The listing must be reproduced in full, exactly as it stands.
::::::::
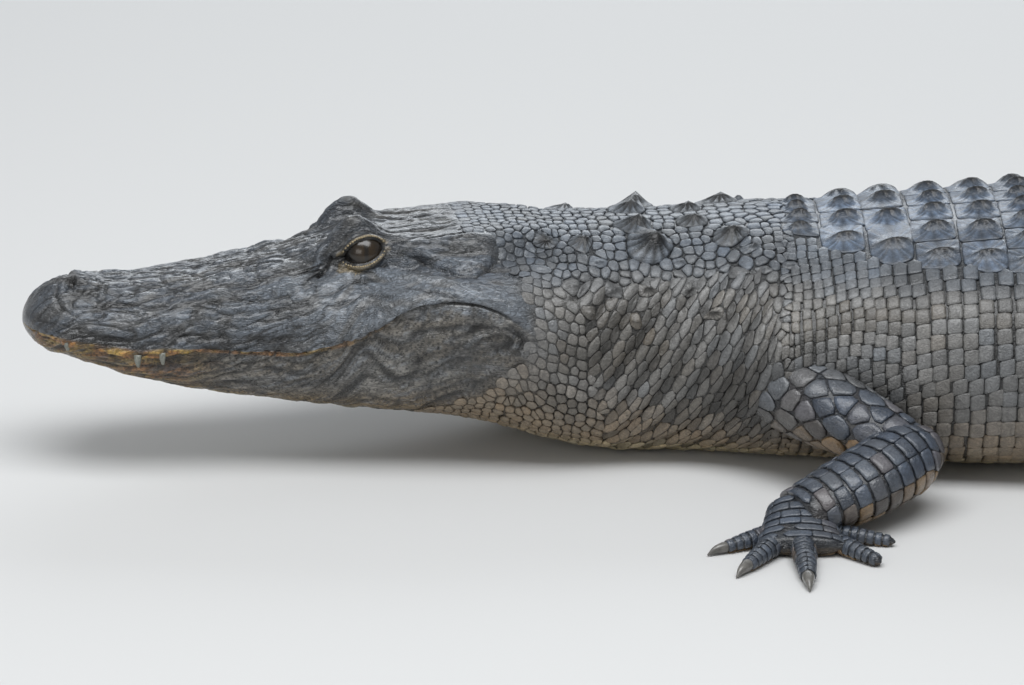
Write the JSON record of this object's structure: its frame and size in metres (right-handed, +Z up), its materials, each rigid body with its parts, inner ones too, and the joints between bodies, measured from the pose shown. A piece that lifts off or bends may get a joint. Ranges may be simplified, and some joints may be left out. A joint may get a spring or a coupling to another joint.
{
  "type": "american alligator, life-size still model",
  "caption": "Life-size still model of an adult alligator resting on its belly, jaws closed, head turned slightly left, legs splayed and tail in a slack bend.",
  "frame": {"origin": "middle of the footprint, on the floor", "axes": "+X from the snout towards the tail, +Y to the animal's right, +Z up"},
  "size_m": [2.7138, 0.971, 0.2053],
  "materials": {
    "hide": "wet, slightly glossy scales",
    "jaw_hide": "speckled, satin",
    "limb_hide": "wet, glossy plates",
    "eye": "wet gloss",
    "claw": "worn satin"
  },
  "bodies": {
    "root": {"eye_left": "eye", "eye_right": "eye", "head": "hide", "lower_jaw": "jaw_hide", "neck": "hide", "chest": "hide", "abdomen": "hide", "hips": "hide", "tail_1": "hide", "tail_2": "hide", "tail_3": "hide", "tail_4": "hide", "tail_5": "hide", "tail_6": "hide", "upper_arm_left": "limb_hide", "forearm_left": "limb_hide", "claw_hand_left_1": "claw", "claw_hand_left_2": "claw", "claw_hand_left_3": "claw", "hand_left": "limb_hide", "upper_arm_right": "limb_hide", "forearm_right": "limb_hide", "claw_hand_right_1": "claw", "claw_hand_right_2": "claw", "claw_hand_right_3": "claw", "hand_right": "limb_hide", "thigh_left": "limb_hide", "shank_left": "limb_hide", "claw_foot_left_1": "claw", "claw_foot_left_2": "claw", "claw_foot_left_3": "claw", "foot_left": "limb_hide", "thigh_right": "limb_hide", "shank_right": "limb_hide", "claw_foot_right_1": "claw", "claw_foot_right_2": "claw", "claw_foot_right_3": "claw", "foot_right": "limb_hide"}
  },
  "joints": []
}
::::::::
— Answer in full —
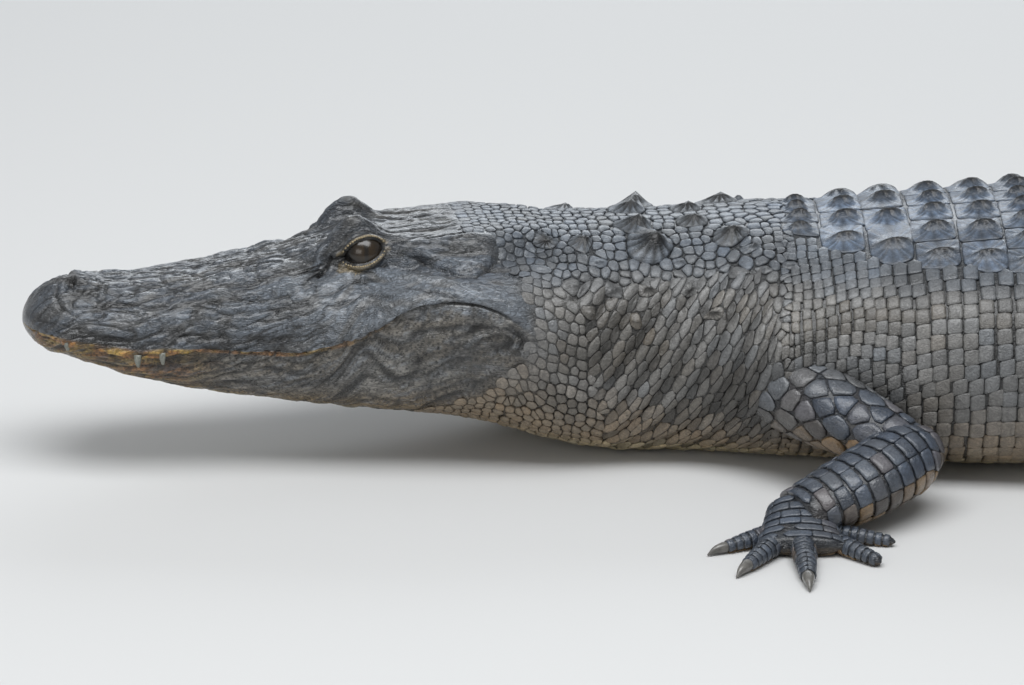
Write the JSON record of this object's structure: its frame and size in metres (right-handed, +Z up), its materials, each rigid body with its parts, inner ones too, and the joints between bodies, measured from the pose shown. A piece that lifts off or bends may get a joint. Ranges may be simplified, and some joints may be left out. A joint may get a spring or a coupling to another joint.
{
  "type": "american alligator, life-size still model",
  "caption": "Life-size still model of an adult alligator resting on its belly, jaws closed, head turned slightly left, legs splayed and tail in a slack bend.",
  "frame": {"origin": "middle of the footprint, on the floor", "axes": "+X from the snout towards the tail, +Y to the animal's right, +Z up"},
  "size_m": [2.7138, 0.971, 0.2053],
  "materials": {
    "hide": "wet, slightly glossy scales",
    "jaw_hide": "speckled, satin",
    "limb_hide": "wet, glossy plates",
    "eye": "wet gloss",
    "claw": "worn satin"
  },
  "bodies": {
    "root": {"eye_left": "eye", "eye_right": "eye", "head": "hide", "lower_jaw": "jaw_hide", "neck": "hide", "chest": "hide", "abdomen": "hide", "hips": "hide", "tail_1": "hide", "tail_2": "hide", "tail_3": "hide", "tail_4": "hide", "tail_5": "hide", "tail_6": "hide", "upper_arm_left": "limb_hide", "forearm_left": "limb_hide", "claw_hand_left_1": "claw", "claw_hand_left_2": "claw", "claw_hand_left_3": "claw", "hand_left": "limb_hide", "upper_arm_right": "limb_hide", "forearm_right": "limb_hide", "claw_hand_right_1": "claw", "claw_hand_right_2": "claw", "claw_hand_right_3": "claw", "hand_right": "limb_hide", "thigh_left": "limb_hide", "shank_left": "limb_hide", "claw_foot_left_1": "claw", "claw_foot_left_2": "claw", "claw_foot_left_3": "claw", "foot_left": "limb_hide", "thigh_right": "limb_hide", "shank_right": "limb_hide", "claw_foot_right_1": "claw", "claw_foot_right_2": "claw", "claw_foot_right_3": "claw", "foot_right": "limb_hide"}
  },
  "joints": []
}